§ **Extracted data**
----------------

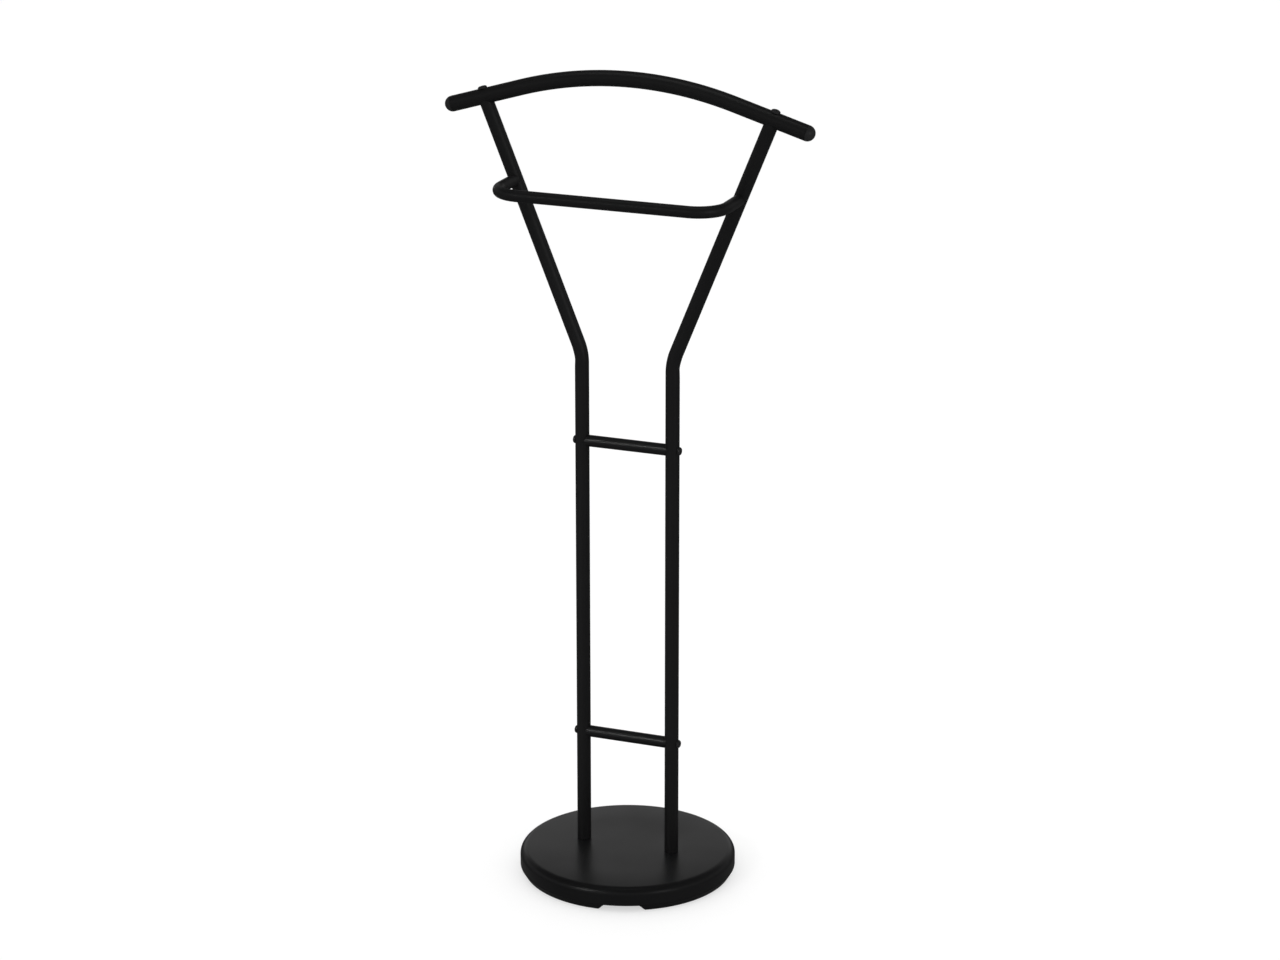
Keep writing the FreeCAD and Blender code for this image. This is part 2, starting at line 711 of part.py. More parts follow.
os.makedirs("parts", exist_ok=True)
for part in nodes:
    part.Shape.exportStep(f"parts/{part.Label}.step")
    box = part.Shape.BoundBox
    print(f"{part.Label:16s} solids {len(part.Shape.Solids)}  volume {part.Shape.Volume:10.1f}"
          f"  x {box.XMin:7.1f} {box.XMax:7.1f}  y {box.YMin:7.1f} {box.YMax:7.1f}"
          f"  z {box.ZMin:7.1f} {box.ZMax:7.1f}")
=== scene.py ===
import bpy
import numpy as np
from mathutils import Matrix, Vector


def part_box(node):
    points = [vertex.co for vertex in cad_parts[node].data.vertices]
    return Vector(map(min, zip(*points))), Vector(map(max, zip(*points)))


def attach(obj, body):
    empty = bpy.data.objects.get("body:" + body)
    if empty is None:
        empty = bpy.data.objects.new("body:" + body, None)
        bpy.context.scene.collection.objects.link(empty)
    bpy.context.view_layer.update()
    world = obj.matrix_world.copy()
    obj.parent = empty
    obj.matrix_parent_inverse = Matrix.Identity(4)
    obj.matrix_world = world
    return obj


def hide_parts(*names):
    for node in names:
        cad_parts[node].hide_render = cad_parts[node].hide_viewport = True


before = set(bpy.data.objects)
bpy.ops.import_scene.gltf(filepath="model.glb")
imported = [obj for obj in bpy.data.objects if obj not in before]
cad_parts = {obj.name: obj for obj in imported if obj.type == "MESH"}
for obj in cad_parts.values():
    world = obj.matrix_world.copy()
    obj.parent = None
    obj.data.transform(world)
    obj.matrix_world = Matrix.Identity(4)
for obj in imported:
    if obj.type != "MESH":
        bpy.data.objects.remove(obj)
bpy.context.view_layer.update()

millimetre = 0.001
fullTurn = 2 * np.pi
xAxis = np.array([1.0, 0.0, 0.0])
yAxis = np.array([0.0, 1.0, 0.0])
zAxis = np.array([0.0, 0.0, 1.0])
mirrorX = np.array([-1.0, 1.0, 1.0])
sharpAngle = 40.0             # an edge that turns by more than this is shaded as an edge


def nodeBox(node):
    # Lowest and highest corner of a CAD node, in millimetres.
    low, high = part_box(node)
    return np.array(low) / millimetre, np.array(high) / millimetre


def toLinear(hexColour):
    # sRGB hex to linear light: c / 12.92 near black, ((c + 0.055) / 1.055) ^ 2.4 above.
    channels = np.array([int(hexColour[i:i + 2], 16) / 255 for i in (1, 3, 5)])
    linear = np.where(channels <= 0.04045, channels / 12.92, ((channels + 0.055) / 1.055) ** 2.4)
    return (*linear.tolist(), 1.0)


def addNode(tree, kind, settings=None, **links):
    # One node. A setting is an input socket's value, or else a property; a link names an input and a source.
    made = tree.nodes.new(kind)
    for key, value in (settings or {}).items():
        if key in made.inputs:
            made.inputs[key].default_value = value
        else:
            setattr(made, key, value)
    for key, source in links.items():
        tree.links.new(source, made.inputs[key.replace("_", " ")])
    return made


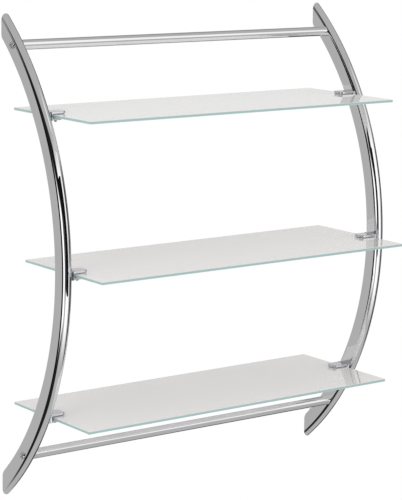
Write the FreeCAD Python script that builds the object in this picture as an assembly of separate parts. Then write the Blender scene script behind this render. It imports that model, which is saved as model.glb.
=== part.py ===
import FreeCAD, Part
import math
import os

# Wall rack for a bathroom: two bowed uprights, two towel bars and three glass shelves held in clips.
# +Z is up, X runs across the rack, the wall is the plane Y = 0 and the room is on its -Y side.
# The origin is on the wall plane, at the centre of the four wall screw holes. Sizes are in millimetres.

Vector = FreeCAD.Vector

# Glass shelves
shelf_length = 550.0
shelf_depth = 200.0
glass_thickness = 4.0
glass_arris = 0.4
shelf_pitch = 218.0
wall_to_glass = 1.0
middle_shelf_forward = 31.0

# Uprights: flat-sided oval tube bent to one arc, cut off at the wall
tube_depth = 30.0
tube_width = 15.0
tube_wall = 2.0
bow_radius = 460.0
bow_stand_off = 168.0
glass_to_upright = 5.0

# Towel bars
bar_diameter = 15.0
bar_wall = 1.5
bar_forward_of_middle = 3.0
top_bar_stand_off = 29.2
bottom_bar_stand_off = 56.5

# Bar screws and the threaded plugs pressed into the bar ends
bar_screw_diameter = 6.0
bar_screw_head_diameter = 11.0
bar_screw_head_height = 2.8
bar_screw_dome_height = 1.96
bar_screw_recess_depth = 1.8
bar_screw_recess_span = 5.5
bar_screw_recess_width = 1.5
plug_length = 24.0
screw_engagement = 16.0

# Glass clips
clip_width = 22.0
clip_corner_radius = 6.5
clip_edge_radius = 0.8
upper_jaw_reach = 27.5
upper_jaw_thickness = 3.0
lower_jaw_reach = 22.0
lower_jaw_thickness = 3.5
lower_jaw_gap = 1.0
web_thickness = 4.0
pad_thickness = 1.0
pad_margin = 1.2

# Clip screws, countersunk in the web of the clip
clip_screw_diameter = 4.0
clip_screw_head_diameter = 7.6
clip_screw_length = 10.0
clip_screw_key = 2.5
clip_screw_key_depth = 1.6

# Pinch screws under the glass, with a plastic tip
pinch_screw_diameter = 4.0
pinch_screw_length = 6.0
pinch_screw_inset = 6.5
pinch_screw_chamfer = 0.3
pinch_screw_key = 2.0
pinch_screw_key_depth = 2.0
pinch_tip_diameter = 3.2
pinch_tip_length = 1.3

# Wall brackets inside the ends of the uprights, and the grub screws that lock the uprights on them
bracket_depth = 12.0
bracket_rib_width_share = 0.62
bracket_rib_reach_share = 0.96
bracket_hole_diameter = 5.0
bracket_head_diameter = 8.6
bracket_hole_from_tip = 22.4
grub_diameter = 4.0
grub_from_wall = 7.0
grub_protrusion = 0.6
grub_key = 2.0
grub_key_depth = 2.2

# Clearances
running_clearance = 0.05
screw_clearance = 0.2
moving_clearance = 0.3
bracket_clearance = 0.3

# A cutting tool runs this far past the surface it starts or ends at
overrun = 1.0
tolerance = 1e-6

# Worked out from the sizes above
arc_centre_y = bow_radius - bow_stand_off
middle_radius = bow_radius - tube_depth / 2
inner_radius = bow_radius - tube_depth
inner_face_x = shelf_length / 2 + glass_to_upright
outer_face_x = inner_face_x + tube_width
upright_x = inner_face_x + tube_width / 2
glass_end_x = shelf_length / 2
jaw_top = glass_thickness / 2 + moving_clearance + pad_thickness
tube_inside_radius = tube_width / 2 - tube_wall
bracket_hole_height = round(math.sqrt(bow_radius**2 - arc_centre_y**2) - bracket_hole_from_tip)
shelf_levels = {"upper": shelf_pitch, "middle": 0.0, "lower": -shelf_pitch}
bar_stand_offs = {"top": top_bar_stand_off, "bottom": bottom_bar_stand_off}
ends = {"top": 1, "bottom": -1}
sides = {"left": -1, "right": 1}

parts_written = []


def save(name, *solids):
    """Writes one node to parts/, as one solid or as a group of separate solids."""
    shape = solids[0] if len(solids) == 1 else Part.makeCompound(list(solids))
    shape.exportStep("parts/" + name + ".step")
    parts_written.append(name)


def cylinder(radius, start, direction, length):
    return Part.makeCylinder(radius, length, Vector(*start), Vector(*direction))


def cone(start_radius, end_radius, start, direction, length):
    return Part.makeCone(start_radius, end_radius, length, Vector(*start), Vector(*direction))


def box(low, high):
    size = [high[i] - low[i] for i in range(3)]
    return Part.makeBox(size[0], size[1], size[2], Vector(*low))


def on_side(side, shape):
    """A shape drawn on the right-hand side, mirrored to the left when side is -1."""
    return shape if side > 0 else shape.mirror(Vector(0, 0, 0), Vector(1, 0, 0))


def bow_y(radius, z):
    """Y of an arc of the bow at height z."""
    return arc_centre_y - math.sqrt(radius**2 - z**2)


def bow_z(radius, y):
    """Height of an arc of the bow at a distance from the wall."""
    return math.sqrt(radius**2 - (arc_centre_y - y) ** 2)


def bar_centre(end):
    """Y and Z of a towel bar, a little forward of the middle of the bent tube, at its distance from the wall."""
    y = -bar_stand_offs[end]
    return y, ends[end] * bow_z(middle_radius + bar_forward_of_middle, y)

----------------

§ **Work required**
Each line from the line with "for part in" to the line with "before = set(bpy.data.objects)" is to be echoed exactly; both boundary lines are included, and nothing else is to be output.

§ **Answer**
for part in nodes:
    part.Shape.exportStep(f"parts/{part.Label}.step")
    box = part.Shape.BoundBox
    print(f"{part.Label:16s} solids {len(part.Shape.Solids)}  volume {part.Shape.Volume:10.1f}"
          f"  x {box.XMin:7.1f} {box.XMax:7.1f}  y {box.YMin:7.1f} {box.YMax:7.1f}"
          f"  z {box.ZMin:7.1f} {box.ZMax:7.1f}")
=== scene.py ===
import bpy
import numpy as np
from mathutils import Matrix, Vector


def part_box(node):
    points = [vertex.co for vertex in cad_parts[node].data.vertices]
    return Vector(map(min, zip(*points))), Vector(map(max, zip(*points)))


def attach(obj, body):
    empty = bpy.data.objects.get("body:" + body)
    if empty is None:
        empty = bpy.data.objects.new("body:" + body, None)
        bpy.context.scene.collection.objects.link(empty)
    bpy.context.view_layer.update()
    world = obj.matrix_world.copy()
    obj.parent = empty
    obj.matrix_parent_inverse = Matrix.Identity(4)
    obj.matrix_world = world
    return obj


def hide_parts(*names):
    for node in names:
        cad_parts[node].hide_render = cad_parts[node].hide_viewport = True


before = set(bpy.data.objects)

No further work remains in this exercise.